Sixth, Tea Fatigue. In 2010 the tea movement was a cool way to bash Obama and trumpet your patriotism. Now it stands for Ted Cruz, shutdowns, and a growing series of patently insane statements from the tea people, on rape, birth certificates, secession, and other nonsense. America is finally starting to get weirded out by Team Tea. Once a comical demagogue like Ted Cruz faces the harsh light of the national media, he often wilts: Joe McCarthy and Huey Long only lasted a few years before people got sick of them, and McCarthy in particular melted quite quickly under the harsh, unforgiving glare of television lights. The clock may be ticking even faster for Ted Cruz, who may be embracing the television cameras more than is good for him. Ditto for Rand Paul, who was just eviscerated by Rachel Maddow.

And of course Tea Fatigue will be exacerbated if the leading Tea People continue to drop trou. The Ted Cruz backlash is moving with neck-snapping speed through the political establishment. And poor Rand Paul, who went postal when he got busted for plagiarizing Wiki -- so he has an absurdly thin skin, and the staffers who prep his events are juvenile morons, and he’s probably very uninformed too. So he will be unprepared when the 2015 debates begin; and although he's hoping his dad's posses in the Iowa caucuses will get him a win there, he will then have to face the big grownup GOP guns in New Hampshire and on Super Tuesday. And then could will get ugly. Already the far-right Washington Times took the extraordinary step of dropping Paul’s weekly column, after he got caught plagiarizing: when a rightwing rag like the Time says you’re a crap journalist, you’re really at the bottom of the food chain.

The two main ways for the tea people to puncture the Christie balloon are as follows. First, go after his messy ethical record, which I’ve already reported on. Among other things, Christie gained a reputation as U.S. Attorney, for racking up gigantic travel expenses and then stonewalling investigations into the spending. Romney rejected him as running mate because even after vetting: there were still too many questions.

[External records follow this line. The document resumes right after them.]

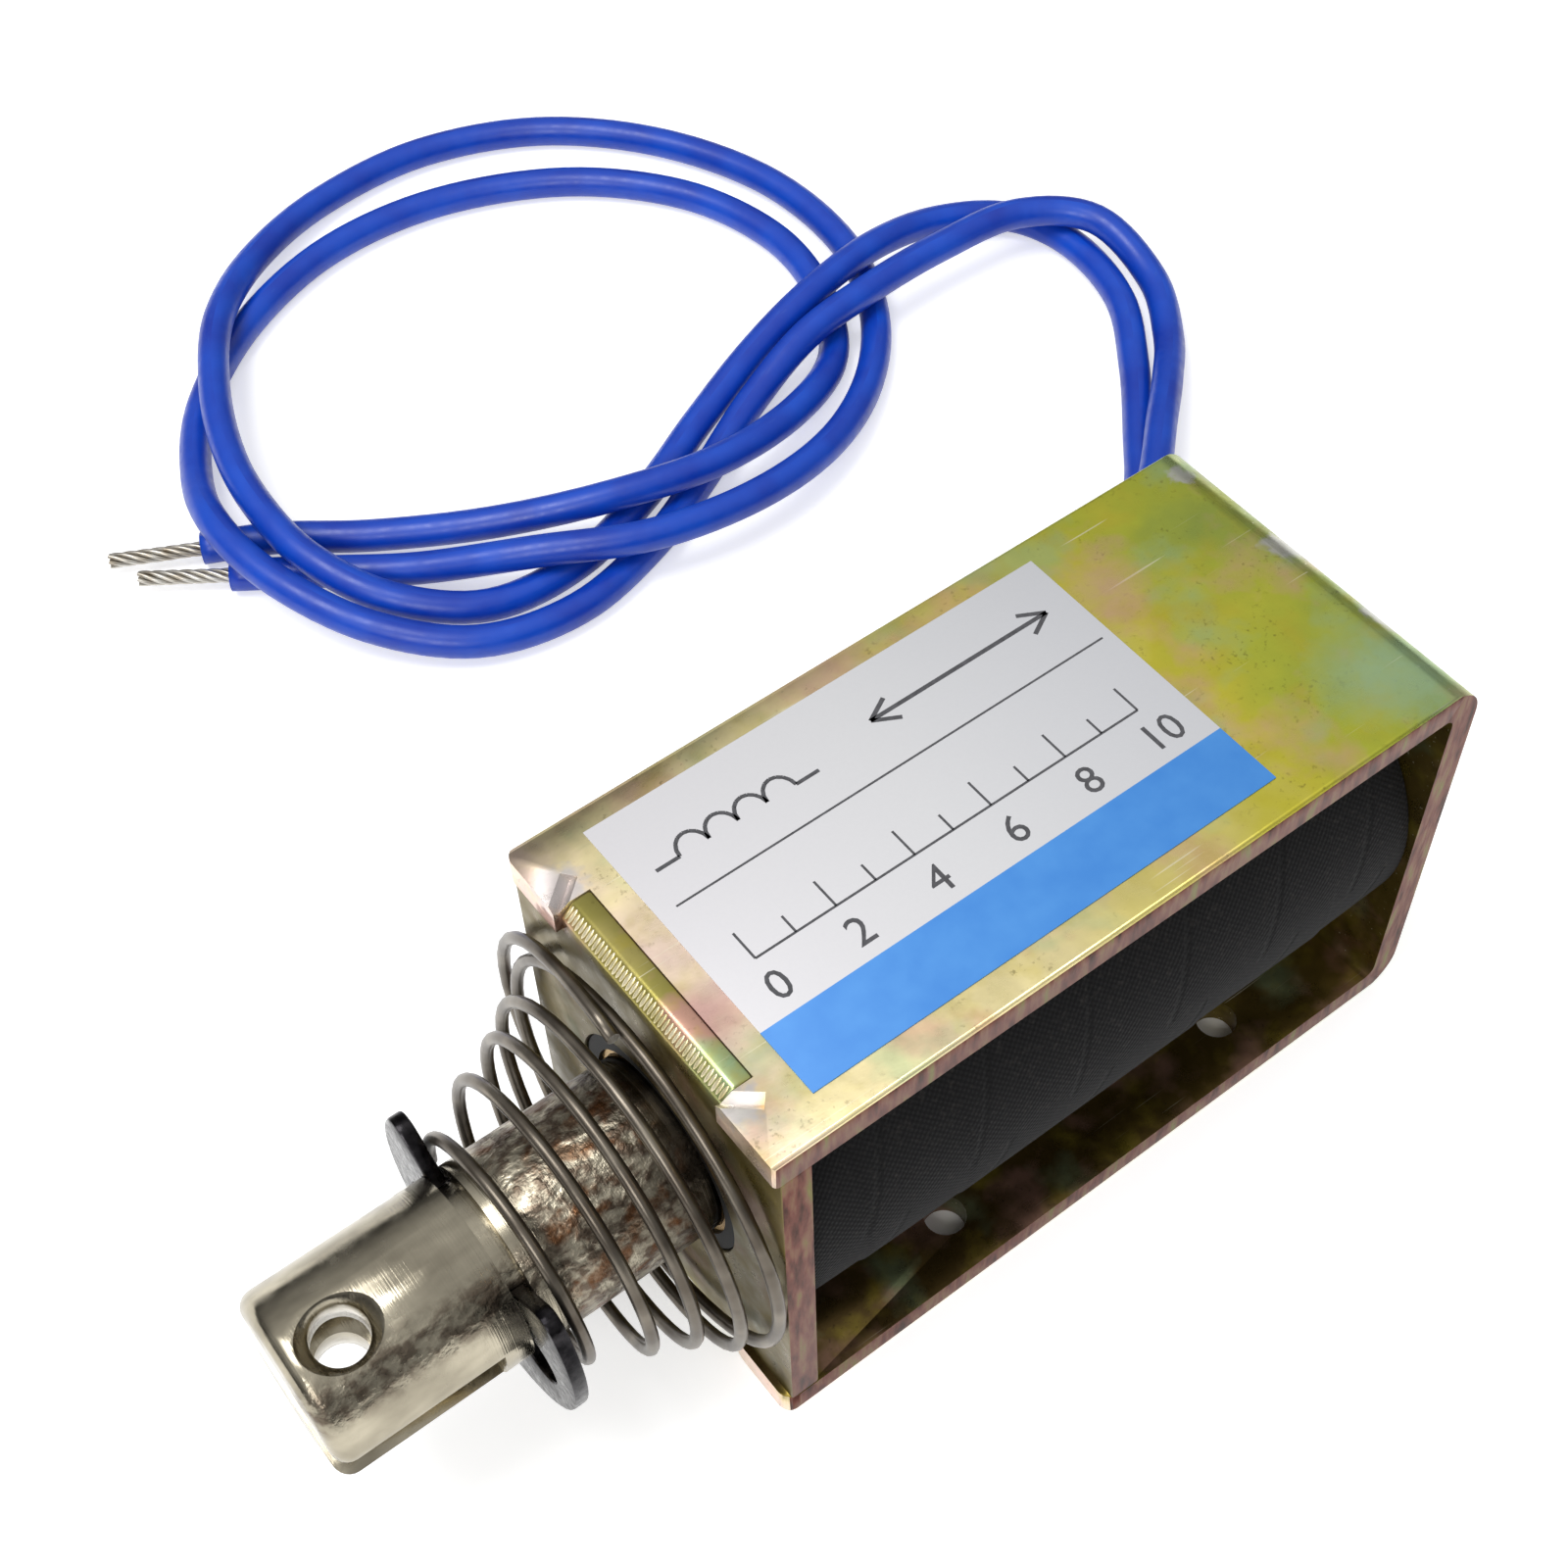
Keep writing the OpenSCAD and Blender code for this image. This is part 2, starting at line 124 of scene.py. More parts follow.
def make_finish(name, build, *values):
    """A material of one Principled shader, whose inputs build gives. build gets the call that adds
    a node to the material, and the values that set this finish apart."""
    material = bpy.data.materials.new(name)
    material.use_nodes = True
    tree = material.node_tree
    tree.nodes.clear()
    shader = add_node(tree, "ShaderNodeBsdfPrincipled", build(partial(add_node, tree), *values))
    add_node(tree, "ShaderNodeOutputMaterial", {"Surface": shader})
    return material


def body_mm(add):
    """The surface's own place in millimetres from the legs' front edges, and its x, y and z.
    On it a noise's scale is its blobs to the millimetre, and a mapping draws the blobs out."""
    where = add("ShaderNodeTexCoord").outputs["Object"]
    where = add("ShaderNodeVectorMath", {0: where, 1: (1000, 1000, 1000)}, operation="MULTIPLY")
    where = add("ShaderNodeVectorMath", {0: where, 1: (ORIGIN_X, 0, 0)})
    return where, *add("ShaderNodeSeparateXYZ", {0: where}).outputs


def run_mm(add):
    """The place on a wire in millimetres: along it and round it."""
    run = add("ShaderNodeUVMap", uv_map="run")
    return add("ShaderNodeVectorMath", {0: run, 1: (1000, 1000, 0)}, operation="MULTIPLY")


def stained(add, colour, share, strength, stain):
    """The colour, with a stain of that strength where the share is one."""
    share = add("ShaderNodeMath", {0: share, 1: strength}, operation="MULTIPLY")
    return add("ShaderNodeMix", {0: share, 6: colour, 7: stain}, data_type="RGBA")


def blotch(add, where, centre, radius, soft=0.4):
    """One inside a ragged blotch round a place, nothing outside it."""
    away = add("ShaderNodeVectorMath", {0: where, 1: centre}, operation="DISTANCE")
    rag = add("ShaderNodeTexNoise", {"Vector": where, "Scale": 1.1, "Detail": 3})
    rag = add("ShaderNodeMath", {0: rag, 1: 2.4, 2: -1.2}, operation="MULTIPLY_ADD")
    ragged = add("ShaderNodeMath", {0: away, 1: rag})
    return add("ShaderNodeMapRange", {0: ragged, 1: radius, 2: radius * (1 - soft), 3: 0.0, 4: 1.0})


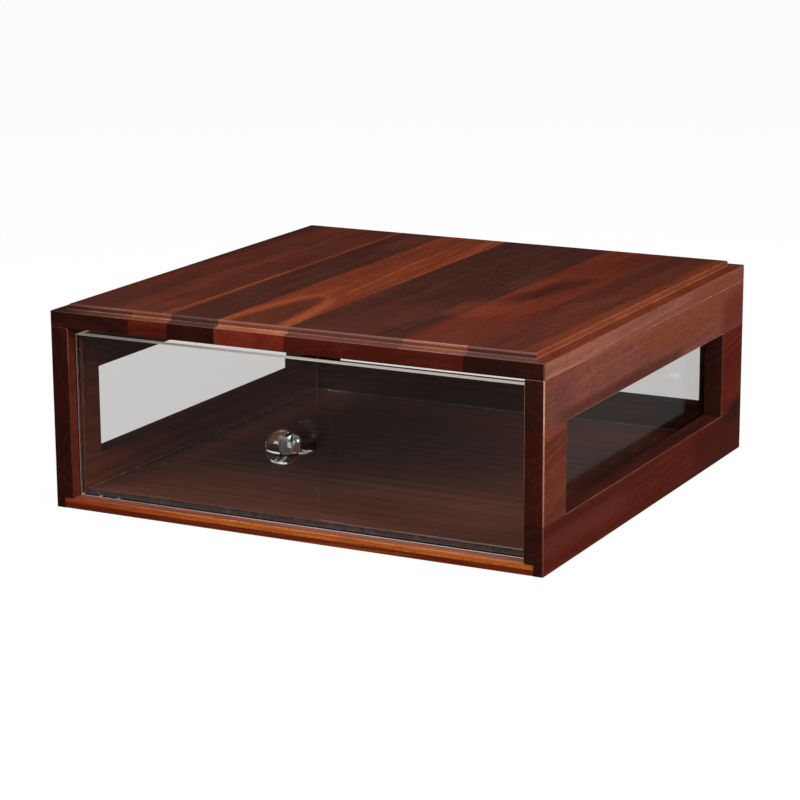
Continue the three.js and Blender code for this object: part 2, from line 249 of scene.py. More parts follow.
def add_arch(tree, colour, side_way, long_way, arch):
    """Lays a cathedral figure over a colour: a dark tongue with a bright rim, open towards the front.
    An arch is its middle, its tip, its half width and its length in mm, and its rim's and inside's stains.
    Its outline is a power curve, ARCH_CURVE, and its rim runs ARCH_RIM outside that"""
    middle, tip, half, length, rim_stain, inner_stain = arch
    behind = add(tree, "ShaderNodeMapRange", {VALUE: long_way, FROM_LOW: tip, FROM_HIGH: tip - length})
    curve = add(tree, "ShaderNodeMath", {0: behind, 1: ARCH_CURVE}, operation="POWER")
    off = add(tree, "ShaderNodeMath", {0: side_way, 1: middle}, operation="SUBTRACT")
    apart = add(tree, "ShaderNodeMath", {0: off}, operation="ABSOLUTE")
    edge = add(tree, "ShaderNodeMath", {0: curve, 1: half}, operation="MULTIPLY")
    inward = add(tree, "ShaderNodeMath", {0: edge, 1: apart}, operation="SUBTRACT")
    from_rim = add(tree, "ShaderNodeMath", {0: inward, 1: ARCH_RIM}, operation="ADD")
    from_rim = add(tree, "ShaderNodeMath", {0: from_rim}, operation="ABSOLUTE")
    on_rim = add(tree, "ShaderNodeMapRange", {
        VALUE: from_rim, FROM_LOW: ARCH_RIM_REACH, FROM_HIGH: ARCH_RIM_CORE, TO_HIGH: ARCH_RIM_STRENGTH,
    }, interpolation_type="SMOOTHSTEP")
    near_tip = add(tree, "ShaderNodeMapRange", {
        VALUE: long_way, FROM_LOW: tip + MARK_FADE, FROM_HIGH: tip - MARK_FADE,
    }, interpolation_type="SMOOTHSTEP")
    rim = add(tree, "ShaderNodeMath", {0: on_rim, 1: near_tip}, operation="MULTIPLY")
    inside = add(tree, "ShaderNodeMapRange", {
        VALUE: inward, FROM_LOW: ARCH_INSIDE_START, FROM_HIGH: ARCH_INSIDE_FULL,
        TO_HIGH: ARCH_INSIDE_STRENGTH,
    }, interpolation_type="SMOOTHSTEP")
    colour = add(tree, "ShaderNodeMix", {SHARE: rim, MIX_A: colour, MIX_B: linear(rim_stain)},
                 MIX_RESULT, data_type="RGBA")
    return add(tree, "ShaderNodeMix", {SHARE: inside, MIX_A: colour, MIX_B: linear(inner_stain)},
               MIX_RESULT, data_type="RGBA")


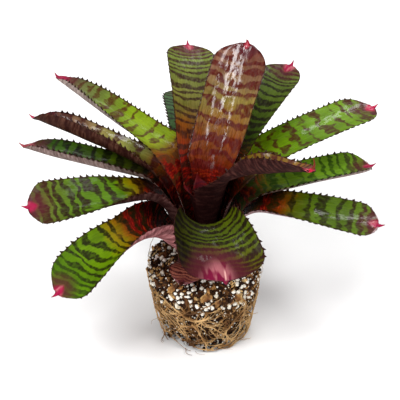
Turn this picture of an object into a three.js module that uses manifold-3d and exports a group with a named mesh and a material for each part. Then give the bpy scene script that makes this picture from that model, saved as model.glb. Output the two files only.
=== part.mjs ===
// A red tiger neoregelia lifted out of its nursery pot: banded strap leaves in a rosette on a short
// stem, the tapered plug of potting mix that the stem stands in, and the roots that wrap the plug.
// Millimetres. +Z is up and the origin is the middle of the plug's underside, on the surface it
// stands on. +X is to the right and -Y towards the viewer. Azimuths run from +X towards +Y.
import * as THREE from "three";
import { mergeVertices } from "three/addons/utils/BufferGeometryUtils.js";
import Module from "manifold-3d";

const wasm = await Module();
wasm.setup();

const DEG = Math.PI / 180;

// Driving dimensions of the root ball, which keeps the shape of the pot it grew in.
const PLUG_TOP_RADIUS = 50;
const PLUG_TOP_Z = 74;
const PLUG_FOOT_OUTLINE = 38; // radius of the pot's foot, which the lowest roots still follow
const PLUG_FOOT_RADIUS = 14; // flat middle of the underside, where the plug stands
const PLUG_LUMPS = 60; // perlite grains and bark chips that stand proud
const STEM_FOOT_RADIUS = 13;
const NET_TOP_Z = 48; // the roots hug the plug below this height
const NET_HUG = 2.2; // their distance out from the pot's outline
const NET_FALLING = 12;
const NET_CIRCLING = 6;
const NET_UNDER = 8; // strands in the open space under the plug's crumbled edge
const CLEARANCE = 0.35; // gap between pieces that touch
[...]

And then go after Christie in the debates: when he is challenged by another politician or a reporter, he loses his cool and becomes very nasty. Yelling, insulting, interrupting. First law of 21st-century politics: don’t look like an idiot on TV.


And of course Team Blue has one, and exactly one, candidate who can puncture Christie: Hillary. She wins across the board, and she even beats Christie in New Jersey: she led him by six there, the day he won reelection by more than twenty points. Against Christie, she can even compete in a lot of southern states, although contrariwise Christie might be more competitive in northern states like Ohio and Pennsylvania than a tobacco-spitting loon like Cruz or Paul would be.